Je ne voudrais vexer personne. Aussi, je voudrais rendre justice au militant de gauche très sincère qui, convaincu par la nécessité d’articuler, articule, lui, sans relâche. De très bonne heure, le matin, il est capable d’aller soutenir des sans-papiers menacés d’expulsion, puis il ira occuper une annexe de Veolia pour soutenir la Palestine, ce qui lui permettra d’ailleurs de rencontrer et d’écouter très attentivement un vrai Palestinien des Territoires occupés, venus, non sans difficultés, poursuivre des études en France. Il l’aurait bien écouté plus longuement mais, il avait beaucoup d’autres choses à articuler. La Palestine et l’écologie, par exemple. Portant son keffieh autour du cou, il court alors se rassembler avec ses congénères pour protester contre les OGM. L’après-midi, il la passera en diverses réunions de divers comités de solidarité avant de courir à la manifestation pour défendre le secteur public. Sa soirée sera consacrée à assurer le service d’ordre d’un meeting contre la françafrique avant de rentrer au bercail d’où il pourra partager sur facebook des tas d’infos, de communiqués, de vidéos, sur toutes les causes articulées. En réalité, ce militant articulateur n’articule rien du tout. Il additionne. Et il s’épuise.
Au moins, doit-on lui reconnaître le mérite de chercher à donner un sens pratique à la notion d’articulation. Ce qui est tout à son honneur. La plupart du temps, quand on a dit articulation, on a tout dit et cela semblerait de la plus extrême vulgarité que de vouloir en obtenir une traduction en termes de démarche politique concrète.

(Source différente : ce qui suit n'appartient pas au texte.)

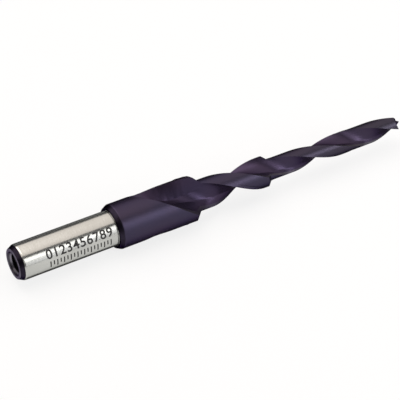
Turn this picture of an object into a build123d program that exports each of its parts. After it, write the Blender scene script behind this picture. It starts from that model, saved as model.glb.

En vérité, l’articulation apparaît tout bonnement comme une injonction supplémentaire faite par la gauche française aux mouvements indigènes autonomes, sommés de reconnaître que leur lutte pourrait éventuellement avoir quelque légitimité et bénéficier d’un soutien si elle s’exprimait dans les cadres normatifs du discours de gauche, en tenant compte, d’une part, du profond économisme qui la caractérise le plus souvent et, d’autre part, de son illusion humaniste universaliste. Nous devons nécessairement nous battre contre toutes les oppressions avant de parler de celles que nous subissons nous-mêmes. Nous ne pouvons nous battre pour nous-mêmes que si nous nous battons pour tout le monde. Surtout, à travers la notion d’ « articulation races-classes », il s’agit d’exiger que nous renoncions à notre volonté d’indépendance politique, s’incarnant dans une organisation qui soit à nous et rien qu’à nous. La « classe » dont il est question dans l’équation de l’« articulation » a en fait moins à voir avec la lutte des classes qu’avec cette frange intellectuelle et militante blanche, mobilisée dans le combat antiraciste, qui craint d’y perdre l’initiative, ou plus exactement la direction, si les indigènes entraient dans la danse, définissaient leurs propres stratégies et construisaient leurs propres organisations. L’« articulation » ressemble fort à un concept de guerre, une arme que manie la résistance blanche au sein du « champ » de l’antiracisme.
– Dis-moi, mon frère, une arme…, on ne peut pas l’arracher à nos adversaires et la retourner contre eux ?
– Oui, bien sûr, mais il faut être très prudent.